Table of Contents
‘Some Glimpses of Ancient Indian Thoughts and Practices’ is a text written by D V Jindal. As the title suggests, it delves into ancient Indian thoughts and practices and India’s rich cultural heritage.
About the Author:
Dr D V Jindal is a retired English Professor from Government College Ludhiana. He is a renowned author. Famous works of his include ‘Introduction to Linguistics’, ‘A Practical Course in English Pronunciation’, and ‘A Handbook of Pronunciation of English Words’.
The theme of this text is India. The text details on Indian thoughts, practices, culture and how people of ancient India were at that point of time.

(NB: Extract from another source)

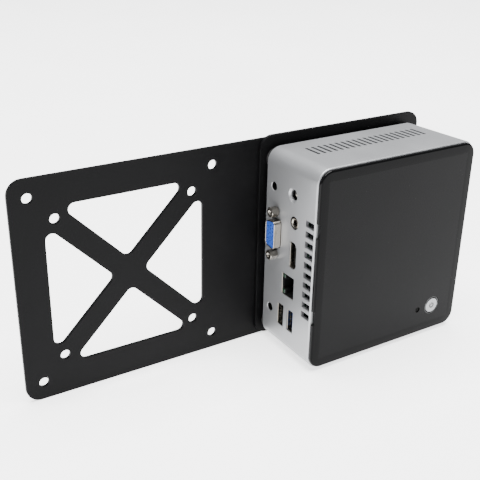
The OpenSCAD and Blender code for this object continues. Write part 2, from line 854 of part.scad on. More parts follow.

The Victory of Good over Evil:
The text begins with an anecdote. It sheds light on the age-old tales of triumph of good over evil prevalent in India, which can be seen in stories such as Lord Vishnu advising the Gods to vanquish the demons with Vajarpatt, and that of the young sons of Sri Guru Gobind Singh, who sacrificed themselves. ‘Idam Naa mam’,the spirit behind yajans, had also prevailed. The author thus poses the rhetorical question on how such a land can fall prey to emotions such as greed, envy, and lust.
Universe as a Family:
The author then brings forth the Indian practice of feeding birds, animals, and insects, shedding light on the rich value of how they believed in unity of life, the ‘Vasudhev Kutumbukam’. Again, sharing of food and resources had also been practiced in India. The author thus questions why people of such a land ought to be taught non-violence and to respect fellow beings.
The incident of King Janak and his court insulting Ashtavakara, a well-known sage, and their subsequent apology elaborates on how discrimination based on colour or caste had been shunned. This can also be seen with Rama esting berries of a Shudra woman and Vivekananda’s shrewd reply to the American lady who looked down on his ‘simple’ clothes. Again, the author raises the question of how frivolous discrimination could have place in a land such as India.
Ancient Indians had always held women in high regard. From valuing them in auspicious occasions, it is clear that they never objectified women but only looked upon them as Goddesses themselves to be worshipped. This can be seen from Chhatrapati Shivaji’s bowed head in respect for the woman brought to him as a ‘gift’. In fact, Mahabharata and Ramayana are themselves tales of defending a woman’s honour. Again, the author questions how the shameful acts of female foeticide and denial of woman’s rights could be practiced now in India.
This is a text that raises thought-provoking questions on the present state of India. By recalling the rich values and heritages that had been prevalent, the author expresses his desire for India to return to its past glory, to shed its meaningless superstitions and taboos and celebrate its people and nature.